Horowitz criticized the Justice Department and the FBI in December of 2019 for at least 17 “significant errors and omissions” related to the Foreign Intelligence Surveillance Act warrants against Trump campaign associate Carter Page in 2016 and 2017. It also criticized the bureau’s reliance on Steele’s Democratic-funded dossier, which played a “central and essential” role in the FBI’s wiretap efforts.

Mueller said  his team “identified numerous links between the Russian government and the Trump campaign” but “did not establish that members of the Trump campaign conspired or coordinated with the Russian government in its election interference activities.”

Durham concluded Sussmann “did willfully and knowingly make a materially false, fictitious, and fraudulent statement” when he “stated to the general counsel of the FBI that he was not acting on behalf of any client in conveying particular allegations concerning a Presidential candidate, when in truth, and in fact, and as the defendant well knew, he was acting on behalf of specific clients, namely, Tech Executive-1 and the Clinton Campaign.”

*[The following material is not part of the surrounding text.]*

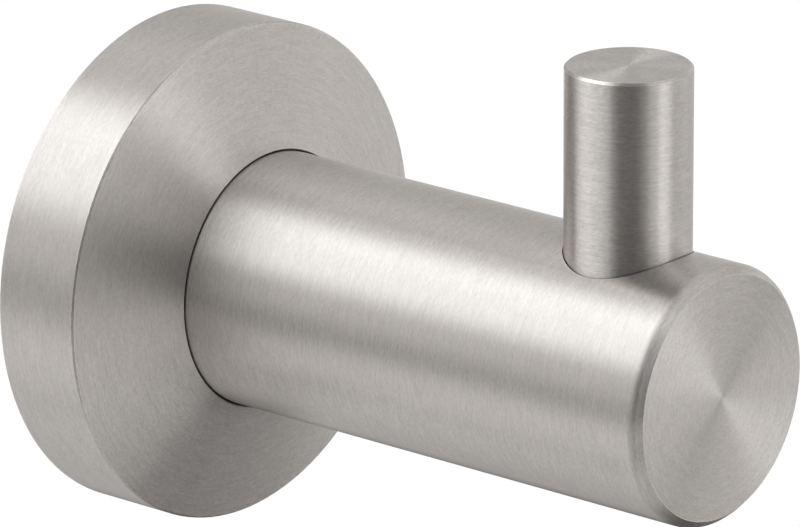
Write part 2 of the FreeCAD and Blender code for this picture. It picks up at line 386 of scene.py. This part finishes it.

“Stripped of its political bluster, innuendo, and irrelevant details, what is striking about the allegations in the indictment is how few of them actually relate to the charge the Special Counsel chose to bring,” Sussman’s lawyers contended. “At its core, the Special Counsel is bringing a false statement charge based on an oral statement allegedly made five years ago to a single witness that is unrecorded and unobserved by anyone else. The Department of Justice would ordinarily never bring such a baseless case.”

So far, Durham has obtained a single guilty plea from ex-FBI lawyer Kevin Clinesmith for fraudulently editing a FISA filing to state Page was “not a source” for the CIA.